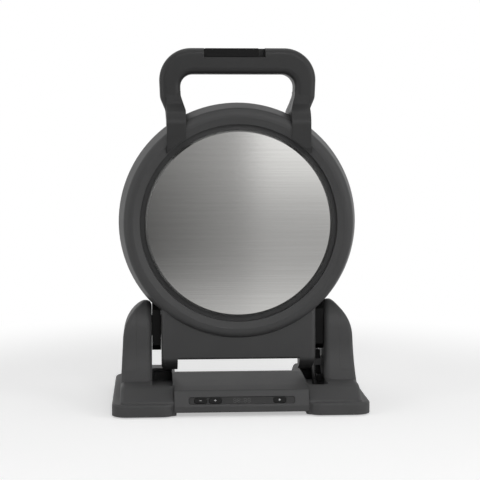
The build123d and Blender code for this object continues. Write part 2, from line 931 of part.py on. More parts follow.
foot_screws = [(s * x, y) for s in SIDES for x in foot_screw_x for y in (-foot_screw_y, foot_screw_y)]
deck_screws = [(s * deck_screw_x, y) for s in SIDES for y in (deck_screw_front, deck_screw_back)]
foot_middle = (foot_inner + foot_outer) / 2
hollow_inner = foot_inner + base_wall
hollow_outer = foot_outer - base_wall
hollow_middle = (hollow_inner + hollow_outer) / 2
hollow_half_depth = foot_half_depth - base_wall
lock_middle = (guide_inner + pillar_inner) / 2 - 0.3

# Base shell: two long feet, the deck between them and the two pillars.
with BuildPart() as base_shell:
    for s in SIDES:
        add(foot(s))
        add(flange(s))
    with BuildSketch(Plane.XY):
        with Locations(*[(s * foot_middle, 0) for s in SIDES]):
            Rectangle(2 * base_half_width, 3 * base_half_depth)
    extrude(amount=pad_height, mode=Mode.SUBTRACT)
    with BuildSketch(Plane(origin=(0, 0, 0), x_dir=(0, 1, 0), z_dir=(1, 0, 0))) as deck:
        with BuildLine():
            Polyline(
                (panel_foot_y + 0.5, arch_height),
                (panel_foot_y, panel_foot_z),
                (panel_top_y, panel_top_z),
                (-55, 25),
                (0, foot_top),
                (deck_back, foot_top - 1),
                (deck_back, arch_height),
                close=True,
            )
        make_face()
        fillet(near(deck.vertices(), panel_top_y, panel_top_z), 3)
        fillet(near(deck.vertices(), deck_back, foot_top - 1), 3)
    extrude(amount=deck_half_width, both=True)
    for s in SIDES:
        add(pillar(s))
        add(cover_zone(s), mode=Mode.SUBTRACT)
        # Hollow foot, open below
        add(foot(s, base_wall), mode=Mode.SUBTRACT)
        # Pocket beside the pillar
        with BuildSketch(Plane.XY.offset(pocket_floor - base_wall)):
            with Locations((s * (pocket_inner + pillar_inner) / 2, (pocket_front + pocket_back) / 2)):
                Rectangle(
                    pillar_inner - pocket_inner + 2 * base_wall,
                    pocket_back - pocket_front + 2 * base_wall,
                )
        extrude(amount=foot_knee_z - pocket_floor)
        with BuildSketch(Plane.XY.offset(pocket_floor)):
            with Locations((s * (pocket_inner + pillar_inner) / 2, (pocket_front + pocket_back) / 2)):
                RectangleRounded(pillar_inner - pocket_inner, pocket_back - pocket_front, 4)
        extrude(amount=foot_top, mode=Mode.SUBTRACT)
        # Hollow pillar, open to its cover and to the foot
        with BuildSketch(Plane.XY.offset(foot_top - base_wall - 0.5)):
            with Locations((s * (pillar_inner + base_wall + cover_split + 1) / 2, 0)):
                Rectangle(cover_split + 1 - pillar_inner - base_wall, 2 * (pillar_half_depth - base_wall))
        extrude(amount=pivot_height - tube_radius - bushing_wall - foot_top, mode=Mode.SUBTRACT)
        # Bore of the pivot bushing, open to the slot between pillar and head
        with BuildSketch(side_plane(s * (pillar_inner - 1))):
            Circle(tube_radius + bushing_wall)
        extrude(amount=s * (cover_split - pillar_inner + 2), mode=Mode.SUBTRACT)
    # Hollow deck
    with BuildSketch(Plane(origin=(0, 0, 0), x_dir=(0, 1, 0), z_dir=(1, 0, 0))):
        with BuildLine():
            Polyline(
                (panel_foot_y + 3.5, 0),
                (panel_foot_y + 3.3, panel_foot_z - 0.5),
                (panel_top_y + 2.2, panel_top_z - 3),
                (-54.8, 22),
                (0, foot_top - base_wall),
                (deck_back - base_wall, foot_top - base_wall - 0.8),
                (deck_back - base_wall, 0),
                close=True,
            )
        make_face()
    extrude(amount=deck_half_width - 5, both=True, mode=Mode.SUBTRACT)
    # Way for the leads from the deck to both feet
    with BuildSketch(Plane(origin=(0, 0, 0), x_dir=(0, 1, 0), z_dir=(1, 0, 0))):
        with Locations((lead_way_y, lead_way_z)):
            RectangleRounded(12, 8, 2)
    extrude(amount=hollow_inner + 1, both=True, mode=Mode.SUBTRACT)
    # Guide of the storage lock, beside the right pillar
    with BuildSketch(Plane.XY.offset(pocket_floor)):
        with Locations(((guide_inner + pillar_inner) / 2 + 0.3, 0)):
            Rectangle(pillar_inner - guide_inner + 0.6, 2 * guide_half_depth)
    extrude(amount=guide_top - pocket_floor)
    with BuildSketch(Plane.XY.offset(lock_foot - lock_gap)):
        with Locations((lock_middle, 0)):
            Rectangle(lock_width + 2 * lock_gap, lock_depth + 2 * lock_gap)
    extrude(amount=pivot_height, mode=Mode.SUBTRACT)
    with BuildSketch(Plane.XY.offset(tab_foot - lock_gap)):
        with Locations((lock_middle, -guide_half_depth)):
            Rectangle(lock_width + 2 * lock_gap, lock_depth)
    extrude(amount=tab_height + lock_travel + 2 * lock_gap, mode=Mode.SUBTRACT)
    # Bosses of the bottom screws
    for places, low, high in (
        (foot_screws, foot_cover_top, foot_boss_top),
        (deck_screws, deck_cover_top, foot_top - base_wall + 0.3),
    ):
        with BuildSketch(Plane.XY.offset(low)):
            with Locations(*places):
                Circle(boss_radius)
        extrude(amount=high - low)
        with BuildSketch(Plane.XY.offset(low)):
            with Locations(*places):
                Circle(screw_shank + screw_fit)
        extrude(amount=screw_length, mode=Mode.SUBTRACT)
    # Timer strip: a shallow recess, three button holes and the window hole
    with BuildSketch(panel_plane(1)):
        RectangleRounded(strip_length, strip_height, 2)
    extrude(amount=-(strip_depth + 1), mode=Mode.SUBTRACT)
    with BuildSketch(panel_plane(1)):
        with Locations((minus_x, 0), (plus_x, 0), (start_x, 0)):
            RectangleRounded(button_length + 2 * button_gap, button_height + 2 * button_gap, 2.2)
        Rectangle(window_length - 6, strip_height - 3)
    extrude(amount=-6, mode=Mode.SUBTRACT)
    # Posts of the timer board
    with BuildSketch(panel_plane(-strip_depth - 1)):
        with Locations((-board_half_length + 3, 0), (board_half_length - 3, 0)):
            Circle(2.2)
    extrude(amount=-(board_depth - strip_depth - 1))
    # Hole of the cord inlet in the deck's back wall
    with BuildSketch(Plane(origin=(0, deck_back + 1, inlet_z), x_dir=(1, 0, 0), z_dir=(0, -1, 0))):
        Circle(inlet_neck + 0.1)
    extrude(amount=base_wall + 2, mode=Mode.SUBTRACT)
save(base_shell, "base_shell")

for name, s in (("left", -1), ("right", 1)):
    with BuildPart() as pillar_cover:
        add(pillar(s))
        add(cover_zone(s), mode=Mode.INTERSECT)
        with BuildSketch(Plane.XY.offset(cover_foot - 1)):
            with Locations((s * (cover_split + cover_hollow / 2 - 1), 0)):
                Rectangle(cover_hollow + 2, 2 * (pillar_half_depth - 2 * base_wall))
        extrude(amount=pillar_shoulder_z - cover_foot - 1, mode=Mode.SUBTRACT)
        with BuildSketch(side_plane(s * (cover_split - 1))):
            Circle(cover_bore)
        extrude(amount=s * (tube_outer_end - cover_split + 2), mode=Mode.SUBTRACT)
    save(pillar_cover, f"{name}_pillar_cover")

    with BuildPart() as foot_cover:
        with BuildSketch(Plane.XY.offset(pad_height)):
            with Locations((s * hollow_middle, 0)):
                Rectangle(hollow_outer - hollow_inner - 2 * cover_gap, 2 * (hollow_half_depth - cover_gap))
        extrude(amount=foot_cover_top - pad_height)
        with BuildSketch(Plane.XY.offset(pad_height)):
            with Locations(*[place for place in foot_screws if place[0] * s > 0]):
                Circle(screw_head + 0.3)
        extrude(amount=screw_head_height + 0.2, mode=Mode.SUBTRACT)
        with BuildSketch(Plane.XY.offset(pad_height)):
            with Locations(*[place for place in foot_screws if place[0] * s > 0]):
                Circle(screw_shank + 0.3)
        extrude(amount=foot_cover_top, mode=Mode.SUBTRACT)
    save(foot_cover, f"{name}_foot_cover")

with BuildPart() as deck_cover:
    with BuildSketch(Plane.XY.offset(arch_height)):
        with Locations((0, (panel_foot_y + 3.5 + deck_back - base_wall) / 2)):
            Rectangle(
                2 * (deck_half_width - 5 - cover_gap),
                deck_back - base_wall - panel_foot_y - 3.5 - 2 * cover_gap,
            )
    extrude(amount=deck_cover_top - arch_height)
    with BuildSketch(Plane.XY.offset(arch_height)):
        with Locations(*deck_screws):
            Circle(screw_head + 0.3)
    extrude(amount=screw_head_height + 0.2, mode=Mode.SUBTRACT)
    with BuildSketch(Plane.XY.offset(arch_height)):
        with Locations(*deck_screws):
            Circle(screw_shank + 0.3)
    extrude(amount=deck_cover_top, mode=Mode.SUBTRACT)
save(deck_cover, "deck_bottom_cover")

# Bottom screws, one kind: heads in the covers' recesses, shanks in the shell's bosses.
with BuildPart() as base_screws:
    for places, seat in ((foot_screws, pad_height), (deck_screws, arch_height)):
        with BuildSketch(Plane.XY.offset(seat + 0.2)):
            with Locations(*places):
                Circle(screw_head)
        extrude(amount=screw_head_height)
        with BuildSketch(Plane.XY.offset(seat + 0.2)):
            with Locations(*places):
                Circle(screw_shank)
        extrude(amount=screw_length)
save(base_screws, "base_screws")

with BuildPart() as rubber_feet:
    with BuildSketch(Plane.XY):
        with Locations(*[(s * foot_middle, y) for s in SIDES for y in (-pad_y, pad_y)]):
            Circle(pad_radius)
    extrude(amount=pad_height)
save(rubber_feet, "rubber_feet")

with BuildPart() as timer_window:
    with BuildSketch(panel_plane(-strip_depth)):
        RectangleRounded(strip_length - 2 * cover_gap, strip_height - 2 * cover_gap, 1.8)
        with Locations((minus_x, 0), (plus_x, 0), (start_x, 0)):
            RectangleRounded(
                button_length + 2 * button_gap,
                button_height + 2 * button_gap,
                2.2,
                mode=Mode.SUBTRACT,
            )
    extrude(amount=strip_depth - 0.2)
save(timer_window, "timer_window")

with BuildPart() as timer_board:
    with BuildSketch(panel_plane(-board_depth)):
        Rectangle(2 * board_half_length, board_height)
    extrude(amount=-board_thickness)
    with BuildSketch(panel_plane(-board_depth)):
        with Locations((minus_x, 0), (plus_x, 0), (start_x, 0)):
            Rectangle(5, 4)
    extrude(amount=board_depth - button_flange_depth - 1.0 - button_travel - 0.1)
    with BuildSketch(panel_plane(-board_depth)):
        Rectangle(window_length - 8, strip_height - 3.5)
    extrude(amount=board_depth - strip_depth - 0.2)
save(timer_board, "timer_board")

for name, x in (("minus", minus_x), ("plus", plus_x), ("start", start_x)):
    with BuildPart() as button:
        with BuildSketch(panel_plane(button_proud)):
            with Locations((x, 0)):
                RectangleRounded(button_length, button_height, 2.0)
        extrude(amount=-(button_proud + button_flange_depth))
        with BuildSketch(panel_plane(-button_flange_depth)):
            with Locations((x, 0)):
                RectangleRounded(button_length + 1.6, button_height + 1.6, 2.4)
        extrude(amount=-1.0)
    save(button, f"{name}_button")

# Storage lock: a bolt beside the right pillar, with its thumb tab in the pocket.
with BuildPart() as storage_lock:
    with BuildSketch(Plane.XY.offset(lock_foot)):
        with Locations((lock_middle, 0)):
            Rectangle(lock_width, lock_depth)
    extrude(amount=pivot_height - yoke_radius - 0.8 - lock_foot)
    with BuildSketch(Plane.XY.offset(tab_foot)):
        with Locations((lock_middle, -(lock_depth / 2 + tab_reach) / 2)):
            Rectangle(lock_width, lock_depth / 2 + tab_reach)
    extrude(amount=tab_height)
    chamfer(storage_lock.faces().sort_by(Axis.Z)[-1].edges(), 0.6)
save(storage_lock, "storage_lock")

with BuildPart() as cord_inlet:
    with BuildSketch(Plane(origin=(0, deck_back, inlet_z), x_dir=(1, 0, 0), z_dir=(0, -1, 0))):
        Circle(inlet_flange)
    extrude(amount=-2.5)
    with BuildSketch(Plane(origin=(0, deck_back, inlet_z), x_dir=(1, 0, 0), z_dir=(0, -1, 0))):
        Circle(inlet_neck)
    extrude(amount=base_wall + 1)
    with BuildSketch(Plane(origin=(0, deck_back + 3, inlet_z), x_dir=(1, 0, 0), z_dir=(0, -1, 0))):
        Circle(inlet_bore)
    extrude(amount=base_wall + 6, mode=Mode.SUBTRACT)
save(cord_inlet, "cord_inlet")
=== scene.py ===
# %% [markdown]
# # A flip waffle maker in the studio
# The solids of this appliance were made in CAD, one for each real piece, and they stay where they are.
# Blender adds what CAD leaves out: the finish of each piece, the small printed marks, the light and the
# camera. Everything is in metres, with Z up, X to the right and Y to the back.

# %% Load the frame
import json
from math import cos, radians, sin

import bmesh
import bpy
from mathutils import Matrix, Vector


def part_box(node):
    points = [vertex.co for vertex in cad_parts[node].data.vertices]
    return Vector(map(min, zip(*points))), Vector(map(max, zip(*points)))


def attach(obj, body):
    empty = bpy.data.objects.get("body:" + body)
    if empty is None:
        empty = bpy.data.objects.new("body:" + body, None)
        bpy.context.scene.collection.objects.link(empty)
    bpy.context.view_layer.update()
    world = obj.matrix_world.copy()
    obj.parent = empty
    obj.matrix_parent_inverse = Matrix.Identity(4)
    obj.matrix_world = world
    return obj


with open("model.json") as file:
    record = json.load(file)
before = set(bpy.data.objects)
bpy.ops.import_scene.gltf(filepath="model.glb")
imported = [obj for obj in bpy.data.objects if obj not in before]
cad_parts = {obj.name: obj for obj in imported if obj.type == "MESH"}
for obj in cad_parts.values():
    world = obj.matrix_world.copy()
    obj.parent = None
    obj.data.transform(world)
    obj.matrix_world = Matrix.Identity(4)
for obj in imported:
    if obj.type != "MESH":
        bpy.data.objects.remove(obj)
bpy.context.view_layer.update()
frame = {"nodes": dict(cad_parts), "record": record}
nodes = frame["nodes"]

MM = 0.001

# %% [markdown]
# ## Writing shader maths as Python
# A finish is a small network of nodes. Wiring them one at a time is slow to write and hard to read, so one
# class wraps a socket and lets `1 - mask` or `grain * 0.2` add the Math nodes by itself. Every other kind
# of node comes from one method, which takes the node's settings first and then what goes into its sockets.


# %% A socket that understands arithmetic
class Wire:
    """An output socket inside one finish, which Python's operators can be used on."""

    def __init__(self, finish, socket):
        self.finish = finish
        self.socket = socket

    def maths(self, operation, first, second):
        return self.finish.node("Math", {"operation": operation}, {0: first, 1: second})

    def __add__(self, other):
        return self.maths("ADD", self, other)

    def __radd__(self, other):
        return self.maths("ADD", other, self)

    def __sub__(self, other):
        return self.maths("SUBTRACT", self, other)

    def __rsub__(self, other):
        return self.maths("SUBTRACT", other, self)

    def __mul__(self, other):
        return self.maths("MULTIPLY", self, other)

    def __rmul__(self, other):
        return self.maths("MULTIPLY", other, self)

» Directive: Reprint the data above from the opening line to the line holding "lock_middle = (guide_inner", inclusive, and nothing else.

» Exercise output:
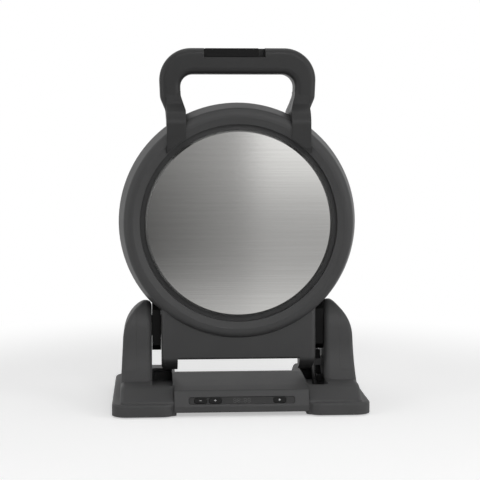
The build123d and Blender code for this object continues. Write part 2, from line 931 of part.py on. More parts follow.
foot_screws = [(s * x, y) for s in SIDES for x in foot_screw_x for y in (-foot_screw_y, foot_screw_y)]
deck_screws = [(s * deck_screw_x, y) for s in SIDES for y in (deck_screw_front, deck_screw_back)]
foot_middle = (foot_inner + foot_outer) / 2
hollow_inner = foot_inner + base_wall
hollow_outer = foot_outer - base_wall
hollow_middle = (hollow_inner + hollow_outer) / 2
hollow_half_depth = foot_half_depth - base_wall
lock_middle = (guide_inner + pillar_inner) / 2 - 0.3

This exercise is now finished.